## Exercise goal
What is to be transcribed is the run of lines opening with the one that has "The OpenSCAD and" and closing with the one that has "for node in", and only that run, exactly.

— begin Stored rows —

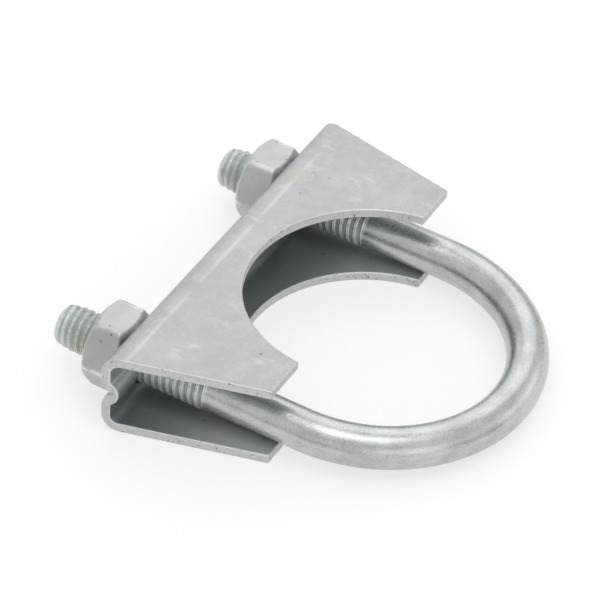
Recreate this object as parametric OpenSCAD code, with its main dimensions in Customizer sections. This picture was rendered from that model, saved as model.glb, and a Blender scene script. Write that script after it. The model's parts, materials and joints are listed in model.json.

— end Stored rows —
— begin Stored rows —

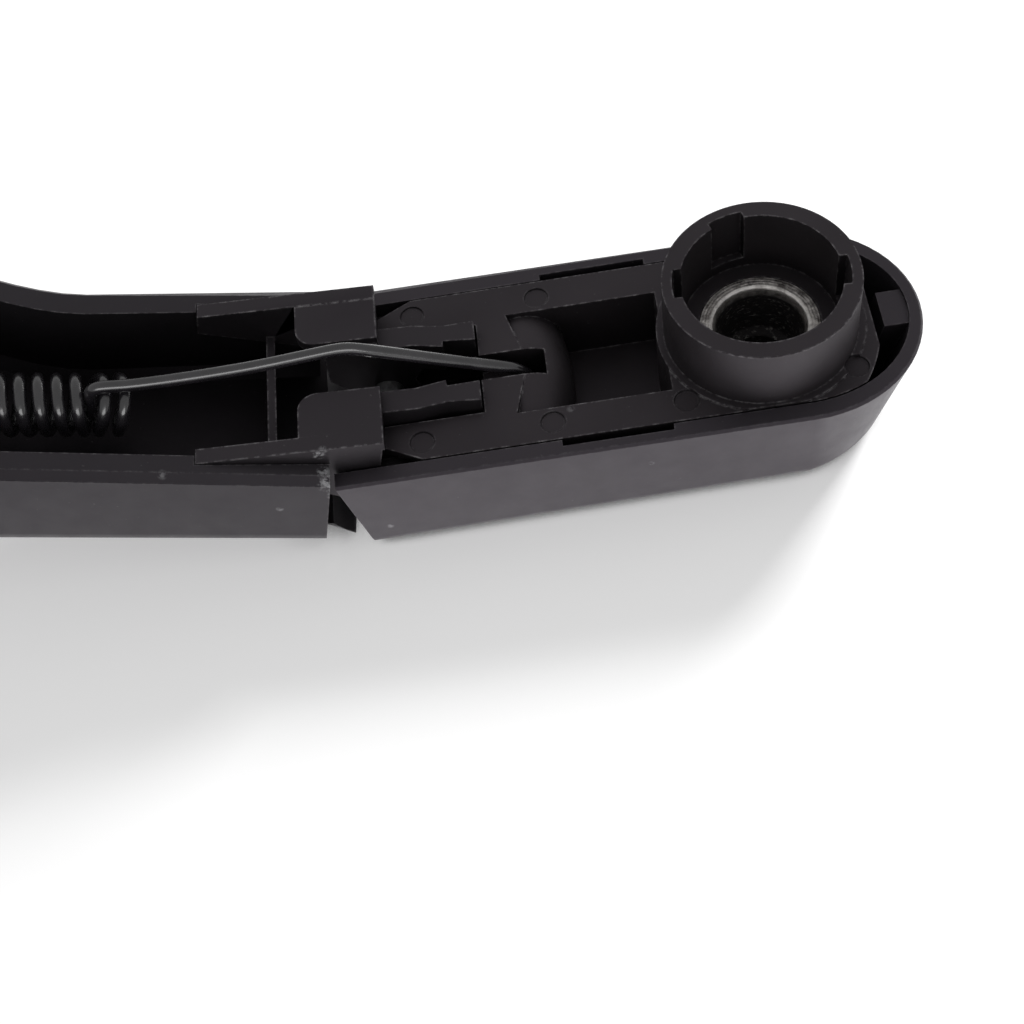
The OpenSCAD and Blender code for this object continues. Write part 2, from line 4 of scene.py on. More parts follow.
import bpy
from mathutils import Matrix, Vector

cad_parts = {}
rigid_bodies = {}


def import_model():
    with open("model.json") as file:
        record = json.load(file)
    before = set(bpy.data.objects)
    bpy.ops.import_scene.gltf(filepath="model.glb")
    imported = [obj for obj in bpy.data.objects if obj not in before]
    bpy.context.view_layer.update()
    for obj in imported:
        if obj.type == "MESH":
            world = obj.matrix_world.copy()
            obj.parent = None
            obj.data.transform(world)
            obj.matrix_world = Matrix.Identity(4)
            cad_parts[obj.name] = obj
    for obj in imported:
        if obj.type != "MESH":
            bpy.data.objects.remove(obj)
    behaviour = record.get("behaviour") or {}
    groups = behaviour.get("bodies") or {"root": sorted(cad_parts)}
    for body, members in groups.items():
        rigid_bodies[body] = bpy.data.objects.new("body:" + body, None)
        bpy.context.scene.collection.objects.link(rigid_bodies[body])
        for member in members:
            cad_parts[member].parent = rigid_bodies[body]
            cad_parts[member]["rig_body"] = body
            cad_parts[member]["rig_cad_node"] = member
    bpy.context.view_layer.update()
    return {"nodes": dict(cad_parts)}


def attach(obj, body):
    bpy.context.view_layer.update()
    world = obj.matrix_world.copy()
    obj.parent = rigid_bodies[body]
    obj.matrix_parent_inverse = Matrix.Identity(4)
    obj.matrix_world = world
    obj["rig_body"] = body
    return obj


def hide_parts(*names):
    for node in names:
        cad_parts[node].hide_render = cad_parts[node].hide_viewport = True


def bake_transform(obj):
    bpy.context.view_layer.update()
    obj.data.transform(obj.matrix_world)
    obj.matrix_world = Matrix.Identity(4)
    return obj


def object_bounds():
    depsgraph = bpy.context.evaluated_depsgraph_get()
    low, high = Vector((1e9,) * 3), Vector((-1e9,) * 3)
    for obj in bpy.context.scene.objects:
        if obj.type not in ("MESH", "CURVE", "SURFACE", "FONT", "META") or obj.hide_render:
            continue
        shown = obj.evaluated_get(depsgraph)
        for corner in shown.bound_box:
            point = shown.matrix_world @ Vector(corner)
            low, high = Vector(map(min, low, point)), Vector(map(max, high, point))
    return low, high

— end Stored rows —

## Expected answer
The OpenSCAD and Blender code for this object continues. Write part 2, from line 4 of scene.py on. More parts follow.
import bpy
from mathutils import Matrix, Vector

cad_parts = {}
rigid_bodies = {}


def import_model():
    with open("model.json") as file:
        record = json.load(file)
    before = set(bpy.data.objects)
    bpy.ops.import_scene.gltf(filepath="model.glb")
    imported = [obj for obj in bpy.data.objects if obj not in before]
    bpy.context.view_layer.update()
    for obj in imported:
        if obj.type == "MESH":
            world = obj.matrix_world.copy()
            obj.parent = None
            obj.data.transform(world)
            obj.matrix_world = Matrix.Identity(4)
            cad_parts[obj.name] = obj
    for obj in imported:
        if obj.type != "MESH":
            bpy.data.objects.remove(obj)
    behaviour = record.get("behaviour") or {}
    groups = behaviour.get("bodies") or {"root": sorted(cad_parts)}
    for body, members in groups.items():
        rigid_bodies[body] = bpy.data.objects.new("body:" + body, None)
        bpy.context.scene.collection.objects.link(rigid_bodies[body])
        for member in members:
            cad_parts[member].parent = rigid_bodies[body]
            cad_parts[member]["rig_body"] = body
            cad_parts[member]["rig_cad_node"] = member
    bpy.context.view_layer.update()
    return {"nodes": dict(cad_parts)}


def attach(obj, body):
    bpy.context.view_layer.update()
    world = obj.matrix_world.copy()
    obj.parent = rigid_bodies[body]
    obj.matrix_parent_inverse = Matrix.Identity(4)
    obj.matrix_world = world
    obj["rig_body"] = body
    return obj


def hide_parts(*names):
    for node in names:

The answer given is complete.